Measure segment stability. Do customers remain in their assigned segments, or do they bounce between categories? Unstable segments might be poorly defined.

Test segment size versus performance. Sometimes a smaller, more precisely defined segment performs better than a larger, looser one. Find the right balance between scale and precision.

Review and refresh segmentation quarterly or annually. Customer behavior evolves. Market conditions change. Your segmentation should adapt.

The businesses that win with segmentation aren't the ones with the most sophisticated models. They're the ones that test, measure, learn, and adjust continuously.

Making Segmentation Work

Segmentation only matters if it changes what you do.

Start by segmenting your customer base using whatever data you have.
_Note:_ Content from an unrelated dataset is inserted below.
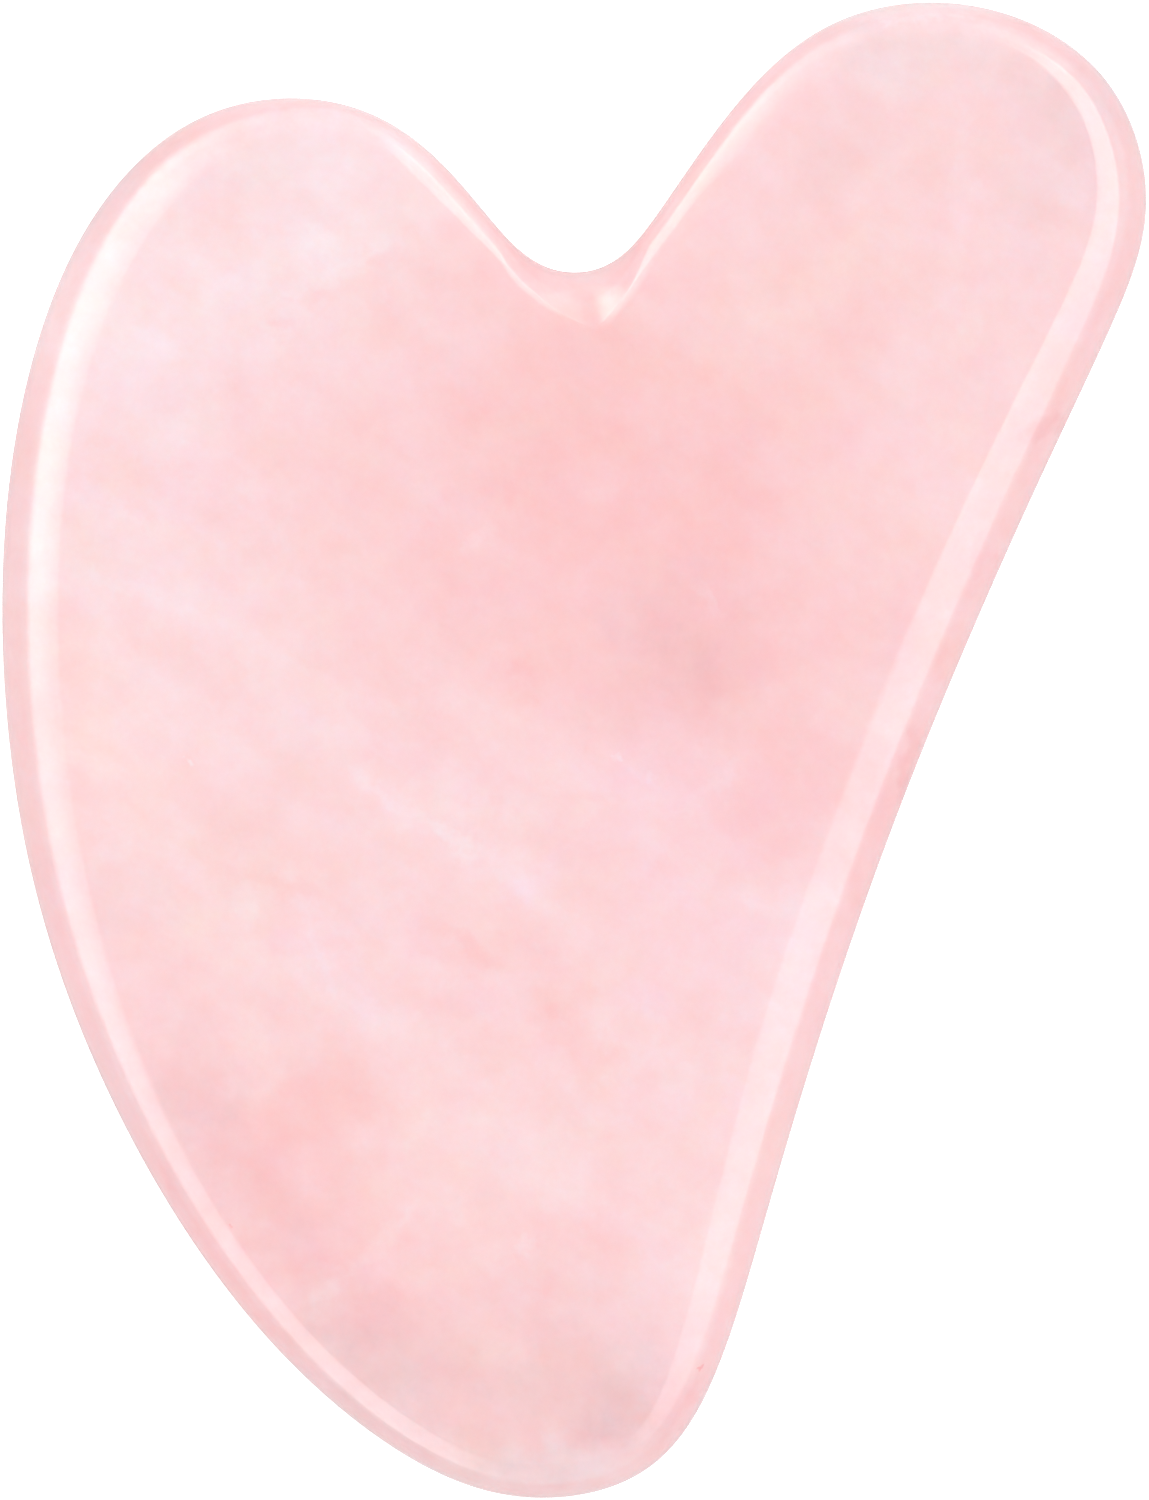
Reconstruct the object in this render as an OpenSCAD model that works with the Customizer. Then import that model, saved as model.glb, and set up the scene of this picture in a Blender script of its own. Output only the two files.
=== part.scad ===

Even basic segments (prospects, new customers, repeat customers) enable better marketing than no segmentation.

Create different marketing campaigns for your top three segments. Test whether segmented campaigns outperform generic ones. They should. If they don't, your segments aren't meaningful.

Gradually add complexity. Layer in behavioral data. Add value tiers. Create psychographic segments. But only add segments when you can execute differently for them.

Train your team to think in segments. Sales should understand which segments they're talking to. Customer service should recognize VIP customers. Marketing should design campaigns segment-by-segment.

Use segmentation to inform business decisions beyond marketing. Product development: what trips do high-value segments want? Pricing strategy: what are different segments willing to pay? Resource allocation: where should we invest?

Measure the business impact. Compare metrics before and after implementing segmentation: overall conversion rates, customer lifetime value, marketing efficiency, customer satisfaction. Segmentation should improve all of these.

Remember that segments are groups, but customers are individuals. Use segmentation to scale personalization, but don't let it replace genuine understanding of individual customer needs.

The goal isn't perfect segmentation. It's actionable segmentation that enables better marketing, higher conversion, and increased lifetime value.

Build that, and you'll market more efficiently, convert more effectively, and grow more profitably than competitors who still blast the same message to everyone.